SOURCE MATERIAL:
╔══
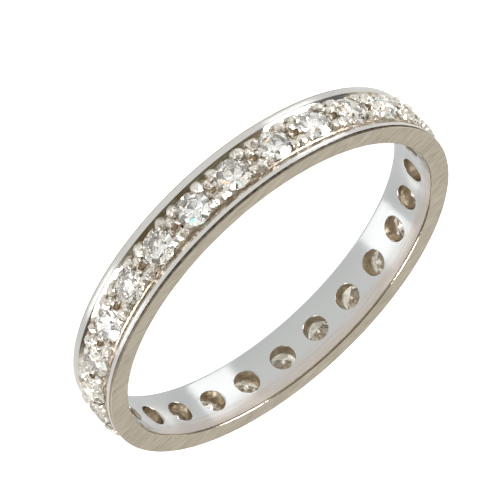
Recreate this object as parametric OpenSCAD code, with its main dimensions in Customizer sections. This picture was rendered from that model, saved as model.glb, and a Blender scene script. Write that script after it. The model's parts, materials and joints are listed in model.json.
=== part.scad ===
// Diamond eternity band: a flat-sided white gold hoop with a bead-set channel
// of round single-cut diamonds all the way round, lying on one of its side faces.

/* [Hoop] */
// Inner diameter, the finger size
inner_d = 17; // [16:0.5:20]
// Height of the hoop from one side face to the other
band_w = 2.7; // [2.6:0.1:3.2]
// Wall from the bore to the top of the two rims
wall = 1; // [0.95:0.05:1.3]
// Width of the polished flat on top of each rim
rim_w = 0.25; // [0.15:0.05:0.3]
// Width of the small bevel between a rim and its side face
bevel = 0.08; // [0.04:0.01:0.1]
// How far the rounding inside the hoop reaches along the bore
comfort_w = 0.17; // [0.1:0.01:0.19]
// Radius of that rounding
comfort_r = 0.24; // [0.2:0.02:0.3]

/* [Channel] */
// Depth of the channel floor below the rims
channel_depth = 0.15; // [0.1:0.01:0.2]
// Width of the sloping bright cut from each rim down to the floor
cut_w = 0.235; // [0.15:0.005:0.25]

/* [Stones] */
// Number of stones round the hoop
stone_count = 26; // [20:1:26]
// Girdle diameter of a stone
stone_d = 1.55; // [1.3:0.05:1.6]
// Table width as a share of the girdle
table_share = 0.6; // [0.55:0.01:0.66]
// Slope of the crown facets
crown_angle = 33; // [30:0.5:35]
// Slope of the pavilion facets
pavilion_angle = 40.8; // [39:0.2:42]
// Thickness of the girdle where it is thinnest
girdle_t = 0.03; // [0.02:0.01:0.06]
// Depth of the middle of the girdle below the rim tops
girdle_drop = 0.05; // [0.03:0.01:0.1]
// Direction of the first stone, round from the X axis
first_stone_at = 202.6; // [0:0.2:360]
// How much each step falls short of an even one, made up again in the last gaps
step_short = 0.16; // [0:0.02:0.3]
// How many gaps at the end of the row make up that shortfall
closing_gaps = 3; // [1:1:6]
// Largest lean of a stone in its seat
lean = 1.5; // [0:0.5:2]

/* [Beads] */
// Diameter of a bead that holds a stone
bead_d = 0.5; // [0.4:0.02:0.56]
// Distance of a bead from its stone's middle, along the channel
bead_along = 0.71; // [0.66:0.01:0.76]
// Distance of each row of beads from the line midway between the two rows
bead_across = 0.52; // [0.48:0.01:0.56]
// How far that line lies below the middle of the channel
bead_shift = 0.06; // [0:0.01:0.08]
// Diameter of the bead midway between two stones, in the upper row
mid_bead_d = 0.48; // [0.36:0.02:0.5]
// Diameter of the smaller one that faces it across the pit
low_bead_d = 0.38; // [0.3:0.02:0.4]
// Distance of that one below the line midway between the rows
low_bead_across = 0.26; // [0.22:0.01:0.3]
// Height of the bead tops above the rims
bead_rise = 0.18; // [0.12:0.01:0.2]
// How much the beads differ in size and place, as hand-raised ones do
bead_vary = 0.025; // [0:0.005:0.04]

/* [Seats] */
// Diameter of the hole drilled from the bore behind each stone
hole_d = 1.18; // [0.8:0.02:1.2]
// Clearance between a stone and its seat
seat_gap = 0.015; // [0.01:0.005:0.03]

/* [Hidden] */
bore_r = inner_d / 2;
rim_r = bore_r + wall;
floor_r = rim_r - channel_depth;
mouth_z = band_w / 2 - bevel - rim_w; // half the channel's mouth
floor_z = mouth_z - cut_w; // half the channel's flat floor

gem_r = stone_d / 2;
girdle_r = rim_r - girdle_drop; // from the hoop's axis
table_r = gem_r * table_share;
mains = 8; // facets of the crown, and of the pavilion
eighth = 360 / mains;
half_turn = eighth / 2;
// Distance from the girdle plane of the ridge between two facets of this slope
function ridge(slope, r) = (gem_r - r * cos(half_turn)) * tan(slope);

step = 360 / stone_count - step_short;
closing_step = step + step_short * stone_count / closing_gaps;
even_gaps = stone_count - closing_gaps;
spill = 1; // how far cutting shapes reach past what they cut
hole_depth = girdle_r - bore_r + spill;

function stone_angle(k) =
    first_stone_at + min(k, even_gaps) * step + max(k - even_gaps, 0) * closing_step;
seam_at = (stone_angle(stone_count - 2) + stone_angle(stone_count - 1)) / 2;
function stone_name(k) = str("stone_", k < 9 ? "0" : "", k + 1);
// A repeatable scatter between -1 and 1
function scatter(k, salt) = sin(k * 137.5 + salt * 71.3) * cos(k * 52.7 - salt * 29.1);

$fn = 180;

// Half of the hoop's section above the middle of the channel
module half_section() {
    difference() {
        polygon([
            [bore_r, 0],
            [floor_r, 0],
            [floor_r, floor_z],
            [rim_r, mouth_z],
            [rim_r, band_w / 2 - bevel],
            [rim_r - bevel, band_w / 2],
            [bore_r, band_w / 2]
        ]);
        difference() {
            translate([bore_r - spill, band_w / 2 - comfort_w])
                square([spill + comfort_r, comfort_w + spill]);
            translate([bore_r + comfort_r, band_w / 2 - comfort_w])
                circle(r = comfort_r);
        }
    }
}

// The revolve starts between two stones, so that its seam crosses no hole
module hoop() {
    rotate([0, 0, seam_at])
        rotate_extrude() {
            half_section();
            mirror([0, 1]) half_section();
        }
}

// Puts a shape with its axis along Z on the channel, pointing outwards,
// along and across the channel from the middle of stone k
module on_channel(k, r, along = 0, across = 0) {
    rotate([0, 0, stone_angle(k)])
        translate([r, along, across])
            rotate([0, 90, 0])
                children();
}

// A stone and its seat lean together
module in_seat(k) {
    on_channel(k, girdle_r)
        rotate([lean * scatter(k, 1), lean * scatter(k, 2), 0])
            children();
}

// A round bead, its lower half sunk in the channel floor
module bead(k, d, along, across, salt) {
    r = d / 2 + bead_vary * scatter(k, salt) / 2;
    on_channel(
        k,
        rim_r + bead_rise - r,
        along + bead_vary * scatter(k, salt + 1),
        across - bead_shift + bead_vary * scatter(k, salt + 2)
    ) sphere(r = r, $fn = 32);
}

// Four beads hold stone k, and two more stand midway to the next stone
module beads(k) {
    for (i = [-1, 1], j = [-1, 1])
        bead(k, bead_d, i * bead_along, j * bead_across, 5 * i + 3 * j);
    bead(k + 0.5, mid_bead_d, 0, bead_across, 11);
    bead(k + 0.5, low_bead_d, 0, -low_bead_across, 14);
}

// The room that a stone needs: a drilled hole, the seat cut under the girdle,
// and the notch that the crown leaves in the beads
module seat_cut() {
    grown_r = gem_r + seat_gap;
    under = girdle_t / 2 + seat_gap / cos(pavilion_angle);
    over = girdle_t / 2 + seat_gap / cos(crown_angle);
    rotate_extrude($fn = 64)
        polygon([
            [0, -hole_depth],
            [hole_d / 2, -hole_depth],
            [hole_d / 2, -under - ridge(pavilion_angle, hole_d / 2)],
            [grown_r, -under - ridge(pavilion_angle, grown_r)],
            [grown_r, over + ridge(crown_angle, grown_r)],
            [table_r, over + ridge(crown_angle, table_r)],
            [0, over + ridge(crown_angle, table_r)]
        ]);
}

module band() {
    color("#c8c3b7")
    translate([0, 0, band_w / 2])
    difference() {
        union() {
            hoop();
            for (k = [0 : stone_count - 1]) beads(k);
        }
        for (k = [0 : stone_count - 1]) in_seat(k) seat_cut();
    }
}

// Corners of the girdle's edge towards one side, alternately on a ridge and mid-facet
function girdle_ring(side, slope) = [
    for (i = [0 : 2 * mains - 1])
        let (away = i % 2 == 0 ? ridge(slope, gem_r) : 0)
        [gem_r * cos(i * half_turn), gem_r * sin(i * half_turn), side * (girdle_t / 2 + away)]
];

// A round single cut with its table up and the girdle round the origin
module single_cut() {
    corners = concat(
        [for (i = [0 : mains - 1])
            [table_r * cos(i * eighth), table_r * sin(i * eighth),
             girdle_t / 2 + ridge(crown_angle, table_r)]],
        girdle_ring(1, crown_angle),
        girdle_ring(-1, pavilion_angle),
        [[0, 0, -girdle_t / 2 - ridge(pavilion_angle, 0)]]
    );
    // First corner of each ring in that list
    top = mains;
    bottom = top + 2 * mains;
    culet = bottom + 2 * mains;
    facets = concat(
        [[for (i = [mains - 1 : -1 : 0]) i]],
        [for (i = [0 : mains - 1])
            let (next = (i + 1) % mains, g = 2 * i, g1 = g + 1, g2 = (g + 2) % (2 * mains))
            each [
                [i, next, top + g2, top + g1, top + g],
                [top + g, top + g1, bottom + g1, bottom + g],
                [top + g1, top + g2, bottom + g2, bottom + g1],
                [bottom + g, bottom + g1, bottom + g2, culet]
            ]]
    );
    polyhedron(corners, facets);
}

module stone(k) {
    spin = eighth * scatter(k, 4);
    color("#eef1f6")
    translate([0, 0, band_w / 2])
        in_seat(k) rotate([0, 0, spin]) single_cut();
}

band();
for (k = [0 : stone_count - 1])
    stone(k);
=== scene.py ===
import json
import math

import bmesh
import bpy
from mathutils import Matrix, Vector


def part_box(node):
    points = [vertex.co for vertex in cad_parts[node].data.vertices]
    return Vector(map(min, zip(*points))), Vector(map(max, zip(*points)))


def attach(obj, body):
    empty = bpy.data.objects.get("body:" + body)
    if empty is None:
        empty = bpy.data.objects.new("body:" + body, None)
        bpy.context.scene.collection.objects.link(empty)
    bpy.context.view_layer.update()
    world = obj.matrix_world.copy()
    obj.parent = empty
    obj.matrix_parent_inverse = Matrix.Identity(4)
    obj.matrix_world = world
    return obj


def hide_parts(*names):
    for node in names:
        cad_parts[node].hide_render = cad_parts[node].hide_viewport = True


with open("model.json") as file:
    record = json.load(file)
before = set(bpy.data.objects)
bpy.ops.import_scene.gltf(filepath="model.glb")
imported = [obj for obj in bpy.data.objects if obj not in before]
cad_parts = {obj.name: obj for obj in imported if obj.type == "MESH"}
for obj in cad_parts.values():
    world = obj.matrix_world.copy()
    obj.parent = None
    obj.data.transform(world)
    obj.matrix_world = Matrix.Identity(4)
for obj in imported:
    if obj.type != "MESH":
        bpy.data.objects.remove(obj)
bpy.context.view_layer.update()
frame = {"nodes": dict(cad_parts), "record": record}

# A diamond eternity ring in white gold, lying on its side on a pale table.
# Lengths are written in millimetres and made metres by mm.
mm = 0.001
nodes = frame["nodes"]
scene = bpy.context.scene
stoneNames = sorted(name for name in nodes if name.startswith("stone_"))
bandLow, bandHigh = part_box("band")
middleHeight = (bandLow.z + bandHigh.z) / 2
ringCentre = Vector((0, 0, middleHeight))
print("frame loaded:", len(nodes), "nodes")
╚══
TASK:
Within the material above, transcribe exactly the lines that run from the line holding "polyhedron(corners, facets);" through the line holding "obj.matrix_parent_inverse = Matrix.Identity(4)".

RESPONSE TO THIS TASK:
    polyhedron(corners, facets);
}

module stone(k) {
    spin = eighth * scatter(k, 4);
    color("#eef1f6")
    translate([0, 0, band_w / 2])
        in_seat(k) rotate([0, 0, spin]) single_cut();
}

band();
for (k = [0 : stone_count - 1])
    stone(k);
=== scene.py ===
import json
import math

import bmesh
import bpy
from mathutils import Matrix, Vector


def part_box(node):
    points = [vertex.co for vertex in cad_parts[node].data.vertices]
    return Vector(map(min, zip(*points))), Vector(map(max, zip(*points)))


def attach(obj, body):
    empty = bpy.data.objects.get("body:" + body)
    if empty is None:
        empty = bpy.data.objects.new("body:" + body, None)
        bpy.context.scene.collection.objects.link(empty)
    bpy.context.view_layer.update()
    world = obj.matrix_world.copy()
    obj.parent = empty
    obj.matrix_parent_inverse = Matrix.Identity(4)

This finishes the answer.